> [Material supplied]
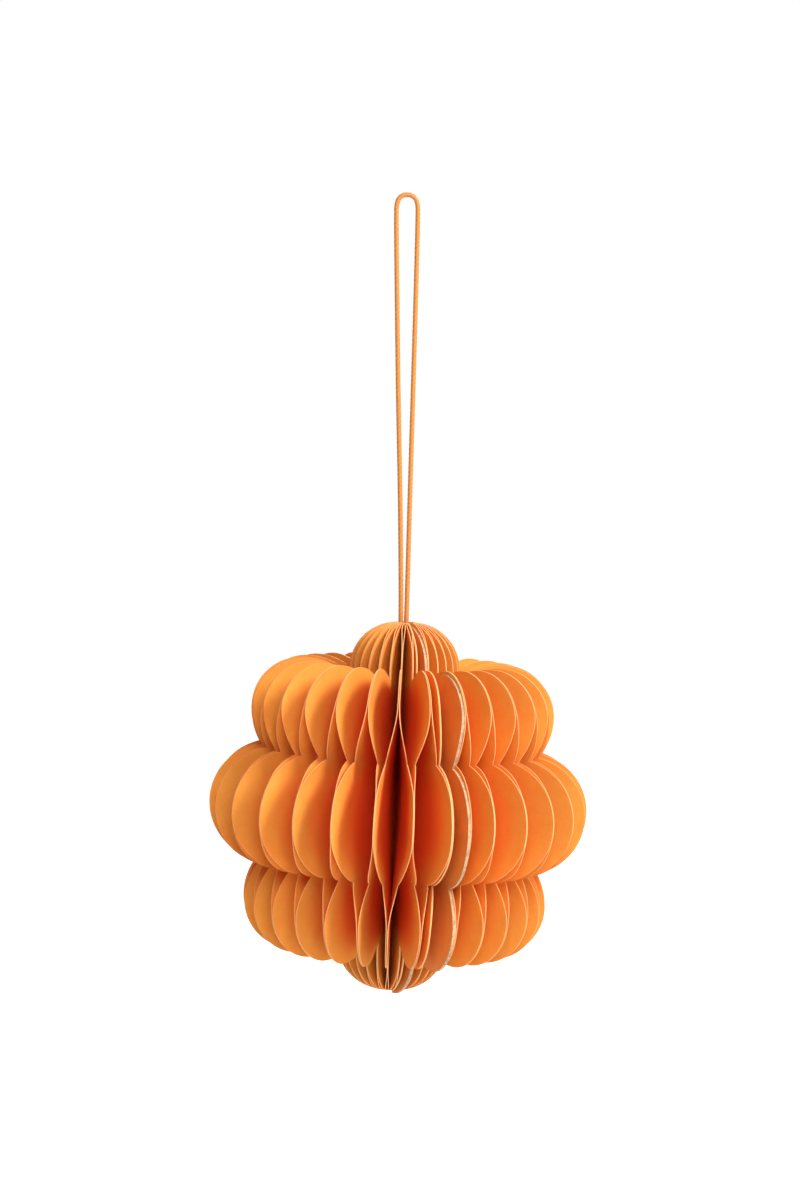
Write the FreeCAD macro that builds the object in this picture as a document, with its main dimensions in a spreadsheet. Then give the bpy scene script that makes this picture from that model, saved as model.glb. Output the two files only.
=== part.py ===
import FreeCAD, Part
import math
import os

import Sketcher
from FreeCAD import Placement, Rotation, Vector

# Hanging paper ball. Die-cut paper leaves with one and the same half outline stand round a glued
# spine. Each leaf is glued to one neighbour in the middle ring and to the other neighbour above
# and below it, and bends from one glue line to the other in between, so the leaves make cells.
# The stack is opened all the way round: its board cover and its end card leave a narrow seam at
# the front. Millimetres, Z up along the spine. The origin is the inner top of the cord loop.

doc = FreeCAD.newDocument("paper_ball")

# Driving dimensions

SIZES = [
    ("leaf_total", 54, "paper leaves between the cover and the end card"),
    ("paper_gauge", 0.2, "thickness of a leaf"),
    ("board_gauge", 0.75, "thickness of the cover"),
    ("card_gauge", 0.4, "thickness of the end card"),
    ("spine_radius", 2.2, "inner edges of the leaves stand at this radius"),
    ("middle_centre", 34.5, "radius at which the middle lobe's arc has its centre"),
    ("middle_round", 15.6, "radius of the middle lobe's arc"),
    ("side_reach", 40.2, "largest radius of the upper and lower lobes"),
    ("side_height", 25.2, "height of that reach above the ball's centre"),
    ("side_inner_round", 17.4, "radius of the arc from that reach to the middle lobe"),
    ("side_outer_round", 13.3, "radius of the arc from that reach to the lobe's top"),
    ("side_crown_round", 18.6, "radius of the flatter arc from that top in to the end dome"),
    ("dome_top", 49.0, "height of the leaves' upper ends above the ball's centre"),
    ("dome_reach", 14.2, "radius at which the end dome meets the flatter arc"),
    ("first_line", 23.5, "degrees from the front to the first outer glue line"),
    ("line_span", 352.9, "degrees from the first to the last glue line"),
    ("crowding", 5.5, "degrees by which the leaves crowd towards the seam"),
    ("crowding_twice", 0.8, "the same, twice round the ball"),
    ("cover_line", 21.5, "degrees from the front to the cover in the middle ring"),
    ("end_line", 14.0, "degrees from the front to the end card above and below"),
    ("spine_seam", 13.0, "degrees from the front to the seam at the spine"),
    ("spine_gap", 4.0, "degrees that the seam is open at the spine"),
    ("upper_foot", 31.0, "height where the upper glue lines end"),
    ("middle_top", 7.6, "height where the middle glue lines begin"),
    ("middle_foot", -3.0, "height where the middle glue lines end"),
    ("lower_top", -28.0, "height where the lower glue lines begin"),
    ("cover_drop", 0.8, "the cover was glued this much lower than the leaves"),
    ("glue_setback", 3.3, "the spine's glue ends this far inside the leaves' ends"),
    ("hang_height", 160.9, "height of the hanging point above the ball's centre"),
    ("hang_side", 5.0, "the spine stands this far to the right of the hanging point"),
    ("cord_foot", 4.6, "the cord's ends stand upright this far above the glue"),
    ("cord_width", 1.3, "diameter of the waxed cord"),
]

sheet = doc.addObject("Spreadsheet::Sheet", "Sizes")
for row, (alias, number, meaning) in enumerate(SIZES, start=1):
    sheet.set(f"A{row}", meaning)
    sheet.set(f"B{row}", str(number))
    sheet.setAlias(f"B{row}", alias)
doc.recompute()


def size(alias):
    return float(getattr(sheet, alias))


# The one cut outline of a leaf, as a thick blank in the leaf's own frame: x outwards from the
# spine, y along its thickness, z up. The upper half is drawn and mirrored.

BLANK_WIDTH = 16.0  # more than a leaf's bends and lean take up sideways
BLANK_MARGIN = 2.0  # the leaves are drawn this much taller than the outline, then cut
FRONT = 90.0  # degrees from the x axis back to the front, which faces -Y


def circles_meet(first, first_radius, second, second_radius):
    """The outer crossing of two circles, as a first guess for the drawing."""
    apart = second - first
    along = (apart.Length**2 + first_radius**2 - second_radius**2) / (2 * apart.Length)
    across = math.sqrt(first_radius**2 - along**2)
    step = Vector(apart.x / apart.Length, apart.y / apart.Length, 0)
    return first + step * along + Vector(step.y, -step.x, 0) * across


def point_on_circle(centre, radius, reach):
    """The upper point of a circle at that radius from the spine's axis."""
    return Vector(reach, centre.y + math.sqrt(radius**2 - (reach - centre.x) ** 2), 0)


def circle_below(top, side):
    """Centre of the circle straight below its top that also runs through a point beside it."""
    step = side - top
    return top + Vector(0, (step.x**2 + step.y**2) / (2 * step.y), 0)


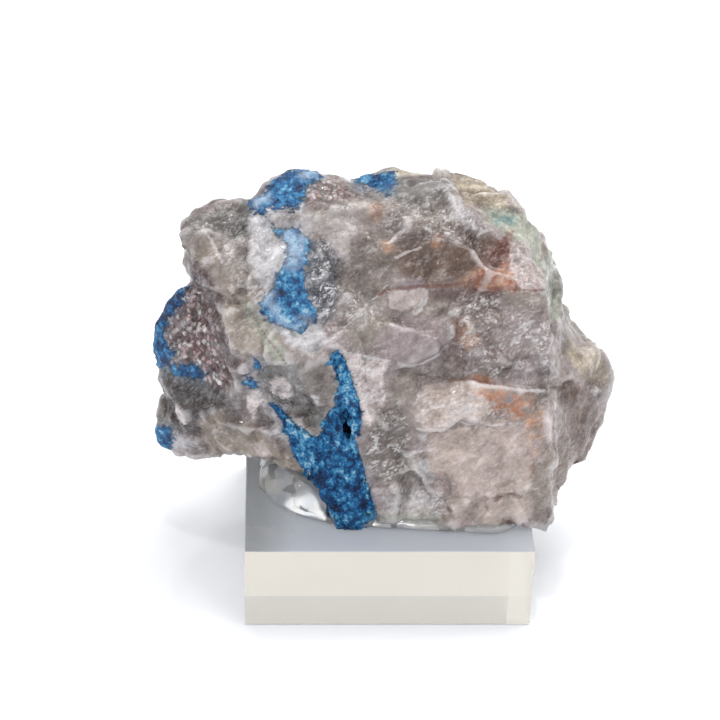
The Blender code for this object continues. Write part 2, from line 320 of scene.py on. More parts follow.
def makeWanderingEdge():
    # turns closeness to a stroke into a patch with a ragged, natural edge
    tree, given, result = newGroup("wanderingEdge", [
        ("Vector", "NodeSocketVector", None), ("Closeness", "NodeSocketFloat", 0.0),
        ("Wander", "NodeSocketFloat", 0.6), ("Size", "NodeSocketFloat", 1.5),
        ("Softness", "NodeSocketFloat", 0.12)], [("Mask", "NodeSocketFloat")])
    scale = mathNode(tree, "DIVIDE", 1000.0, given["Size"])
    rough = place(tree, "ShaderNodeTexNoise", {
        "Vector": given["Vector"], "Scale": scale, "Detail": 5.0, "Roughness": 0.65}).outputs[0]
    offset = mathNode(tree, "MULTIPLY", mathNode(tree, "SUBTRACT", rough, 0.5), given["Wander"])
    value = mathNode(tree, "ADD", given["Closeness"], offset)
    low = mathNode(tree, "SUBTRACT", 0.5, given["Softness"])
    high = mathNode(tree, "ADD", 0.5, given["Softness"])
    edge = place(tree, "ShaderNodeMapRange", {0: value, 1: low, 2: high}, interpolation_type="SMOOTHSTEP").outputs[0]
    seen = place(tree, "ShaderNodeMapRange", {0: given["Closeness"], 1: 0.0, 2: 0.12}).outputs[0]
    tree.links.new(mathNode(tree, "MULTIPLY", edge, seen), result["Mask"])
    return tree


def makeCrystalCells():
    # little broken facets: each cell is a plane with its own tilt and its own shade
    tree, given, result = newGroup("crystalCells", [
        ("Vector", "NodeSocketVector", None), ("Size", "NodeSocketFloat", 1.0), ("Tilt", "NodeSocketFloat", 0.4)],
        [("Height", "NodeSocketFloat"), ("Shade", "NodeSocketFloat")])
    scale = mathNode(tree, "DIVIDE", 1000.0, given["Size"])
    warp = place(tree, "ShaderNodeTexNoise", {
        "Vector": given["Vector"], "Scale": mathNode(tree, "MULTIPLY", scale, 0.7), "Detail": 2.0}).outputs["Color"]
    centred = place(tree, "ShaderNodeVectorMath", {0: warp, 1: (0.5, 0.5, 0.5)}, operation="SUBTRACT").outputs[0]
    stretch = mathNode(tree, "DIVIDE", 1.1, scale)
    moved = place(tree, "ShaderNodeVectorMath", {0: centred, "Scale": stretch}, operation="SCALE").outputs[0]
    spot = place(tree, "ShaderNodeVectorMath", {0: given["Vector"], 1: moved}, operation="ADD").outputs[0]
    cells = place(tree, "ShaderNodeTexVoronoi", {"Vector": spot, "Scale": scale})
    away = place(tree, "ShaderNodeVectorMath", {0: spot, 1: cells.outputs["Position"]}, operation="SUBTRACT").outputs[0]
    lean = place(tree, "ShaderNodeVectorMath", {0: cells.outputs["Color"], 1: (0.5, 0.5, 0.5)},
                 operation="SUBTRACT").outputs[0]
    plane = place(tree, "ShaderNodeVectorMath", {0: away, 1: lean}, operation="DOT_PRODUCT").outputs["Value"]
    height = mathNode(tree, "MULTIPLY", mathNode(tree, "MULTIPLY", plane, 2000.0), given["Tilt"])
    tree.links.new(height, result["Height"])
    shade = place(tree, "ShaderNodeSeparateColor", {0: cells.outputs["Color"]}).outputs[2]
    tree.links.new(shade, result["Shade"])
    return tree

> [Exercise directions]
Reproduce each line of the material containing the word "FreeCAD".

> [Written response]
Write the FreeCAD macro that builds the object in this picture as a document, with its main dimensions in a spreadsheet. Then give the bpy scene script that makes this picture from that model, saved as model.glb. Output the two files only.
import FreeCAD, Part
from FreeCAD import Placement, Rotation, Vector
doc = FreeCAD.newDocument("paper_ball")